Als Netanyahu kurz vor der Wahl seinen Sieg in Gefahr sah, sagte er in einem Interview mit der Jerusalem Post „Israels Sicherheit“ sei in „großer Gefahr“ falls seine Kontrahenten Isaac Herzog und Tzipi Livni die nächste Regierung bilden würden. Er spekulierte – am Wahltag zeigte sich: erfolgreich – auf ein Phänomen, dessen Existenz sich außerhalb Israels nur schwer nachvollziehen lässt: Netanyahus Umfragewerte steigen immer dann, wenn in der öffentlichen Debatte die Sicherheitsprobleme des Landes im Zentrum stehen. Unter dem Titel „Wer Angst säht, wird Gewalt ernten“ erläuterte kurz nach den Anschlägen im November 2014 der in Tel Aviv lebende Professor für Psychoanalyse Carlo Stenger, warum diese Meinungsmache Israel und seiner Sicherheit vor allem schadet. Doch Netanyahu schürt die Angst, wann immer er sie politisch nutzen kann.
Und in einem Land, in dem jeder jemanden bei einer Terrorattacke verloren hat oder jemanden kennt, der mit einer Verletzung oder überhaupt nicht aus dem Krieg zurückgekehrt ist, trifft er einen Nerv – und zwar auch, weil man in Israel nie so genau wissen kann, was als nächstes passiert. Anfang der Woche verschwand ein Israeli in der Nähe der Stadt Hebron in der palästinensischen Westbank. Noch bevor klar war, was passiert ist, sperrten die Israelischen Sicherheitskräfte das Gebiet ab und kündigten an, den Vorfall solange als Entführung zu behandeln, bis etwas anderes bewiesen sei. Die Zeitungen und Nachrichtensendungen stürzten sich auf die Meldung und der ARD-Nahost-Korrespondent Richard C. Schneider twitterte „So begann Gaza-Krieg 2014“. Und meine israelische Freundin neben mir wurde beim Lesen der Meldungen kreidebleich, und sagte knapp: „Mein Bruder leistet gerade Militärdienst“. Dass sich der Vorfall schließlich als vorgetäuschte Entführung herausstellte, änderte nichts an ihrem mulmigen Bauchgefühl, von dem sie sagt, dass es eigentlich nie so richtig verschwindet. Und für ein paar Stunden sah es mal wieder so aus, als würde der Konflikt erneut eskalieren.
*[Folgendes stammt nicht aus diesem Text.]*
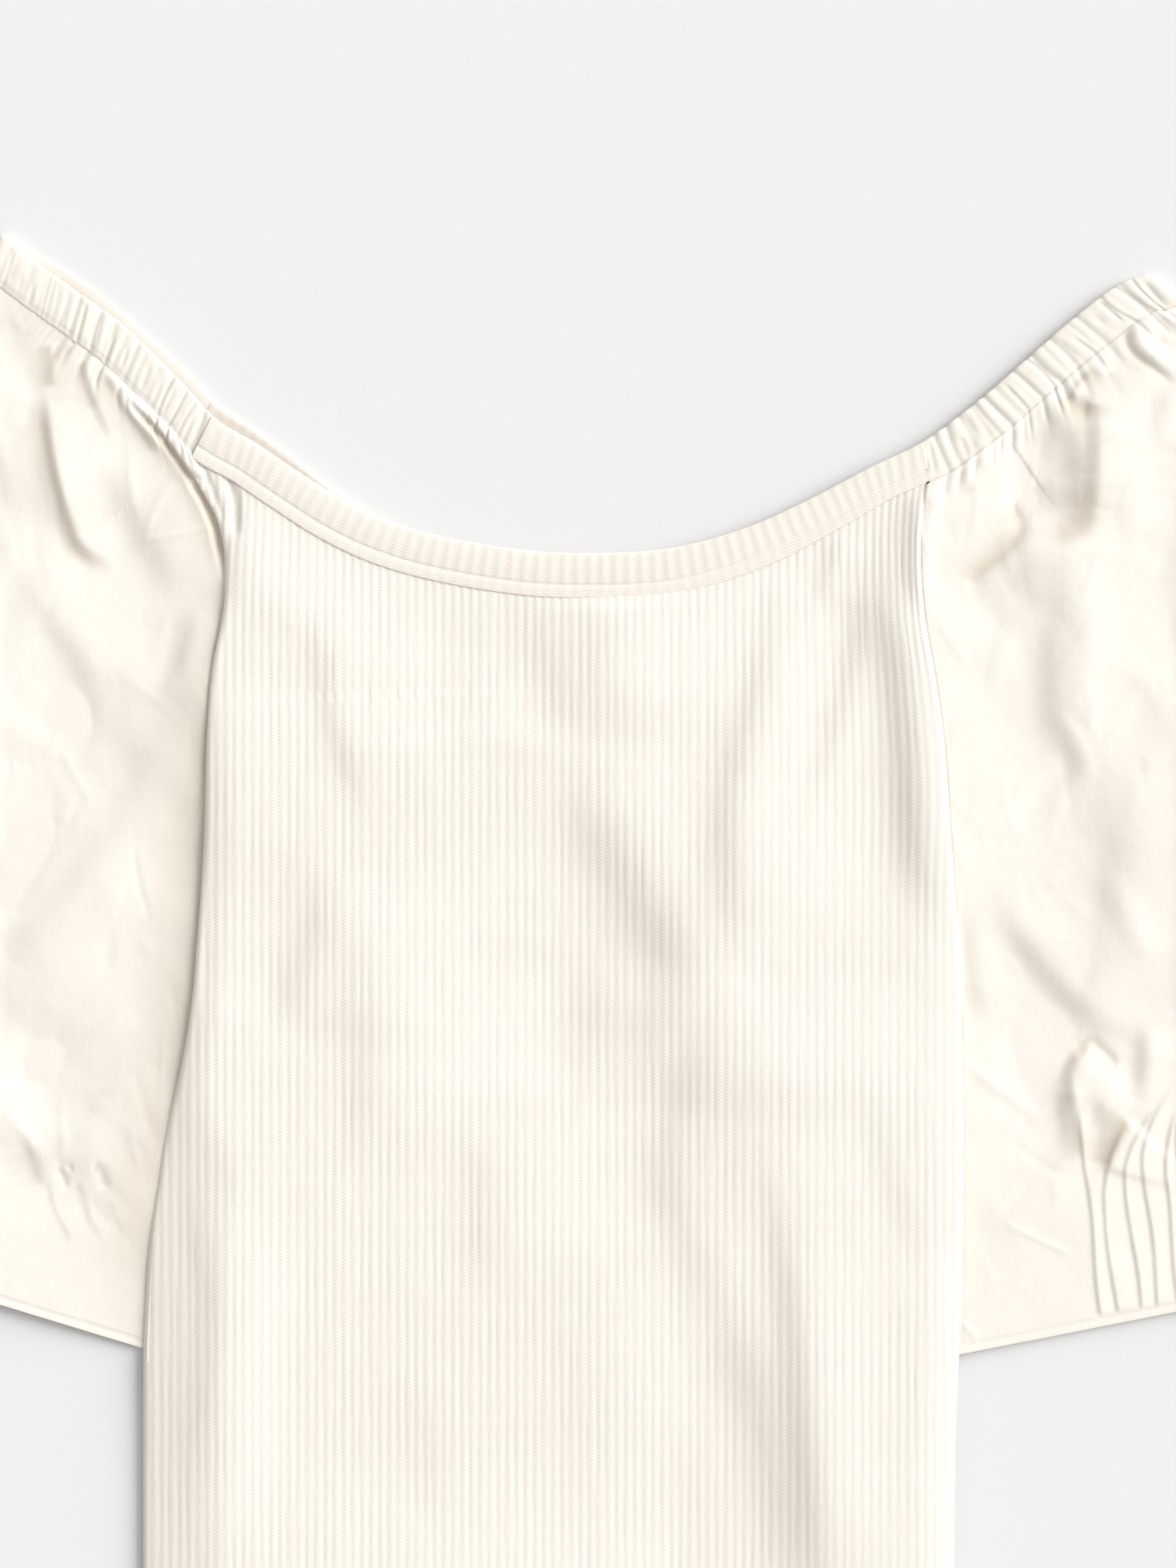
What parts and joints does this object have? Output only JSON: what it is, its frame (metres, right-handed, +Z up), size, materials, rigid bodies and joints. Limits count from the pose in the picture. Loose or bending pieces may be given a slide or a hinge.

Längst hat sich zum Bewusstsein der realen Bedrohung eine schwer greifbare Angst in den Köpfen dazugeschlichen, die aufrechterhalten wird durch Sicherheitsvorkehrungen, die das Gefühl von Gefahr verstärken und von denen inzwischen niemand mehr so genau sagen kann, ob sie notwendig sind oder die Bevölkerung des Landes nicht vor allem in permanenter Alarmbereitschaft halten. Das Ergebnis ist einerseits eine breite Akzeptanz für tiefgehende Eingriffe in die Privatssphäre und Freiheitsrechte der Bewohner Israels, die hinnehmen, dass im Namen der Sicherheit ihre Taschen durchsucht, ihre Mails gelesen und ihre Kreditkartenabrechnungen überprüft werden. Aber die Angst führt auch zu wenig Protest gegen die oft willkürliche Diskriminierung der Palästinenser im Land. Denn viele meiner israelischen Freunde, die Praktiken wie Racial Profiling oder den Umgang mit den Bewohnern der Westbank kritisieren, wählten bei der letzten Wahl dann doch den Likud, die Partei von Benjamin Netanyahu, der mit rassistischen Äußerungen und einer klaren Unterstützung der Siedlungspolitik Wahlkampf machte. Fast ein bisschen hilflos sagte ein Freund von mir kurz nach der Wahl: „I don’t like that these things happen; I think they are wrong. But nobody knows what would happen if things were changing“. Irgendwo im Hinterkopf sitzt diese diffuse Angst, die ihn „die Palästinenser“ (sic) doch wieder als potentielle Gefahr wahrnehmen lässt und dazu führt, dass ihm der Beibehalt eines ungerechten Ist-Zustandes erstrebenswert erscheint.
Bevor ich nach Israel kam, sagte ein junger israelischer Student zu mir: „Ihr werdet nie verstehen, wie es ist, damit aufzuwachsen, dass deine Mutter dir sagt, worauf du achten musst, wenn du in einen Bus steigst. Wie es ist, in jedem öffentlichen Verkehrsmittel beim Einsteigen jeden Fahrgast zu mustern und ihn nach Indizien abzusuchen, die darauf hindeuten könnten, dass er einen Anschlag plant“. Jetzt, wo ich hier bin, muss ich oft an seine Worte denken. Seit meiner Ankunft habe ich mich oft gefragt, was es aus Menschen macht, in einem Alltag mit Soldaten, Waffen, Luftschutzbunkern und Alarmsirenen erwachsen zu werden und zu leben. Das, was wir nie verstehen werden, hat dieses ganze Land und die, die hier aufgewachsen sind und aufwachsen, tief geprägt. Sich zumindest das bewusst zu machen, erklärt vieles in Israel, das bei mir anfangs immer wieder Kopfschütteln hervorgerufen hat.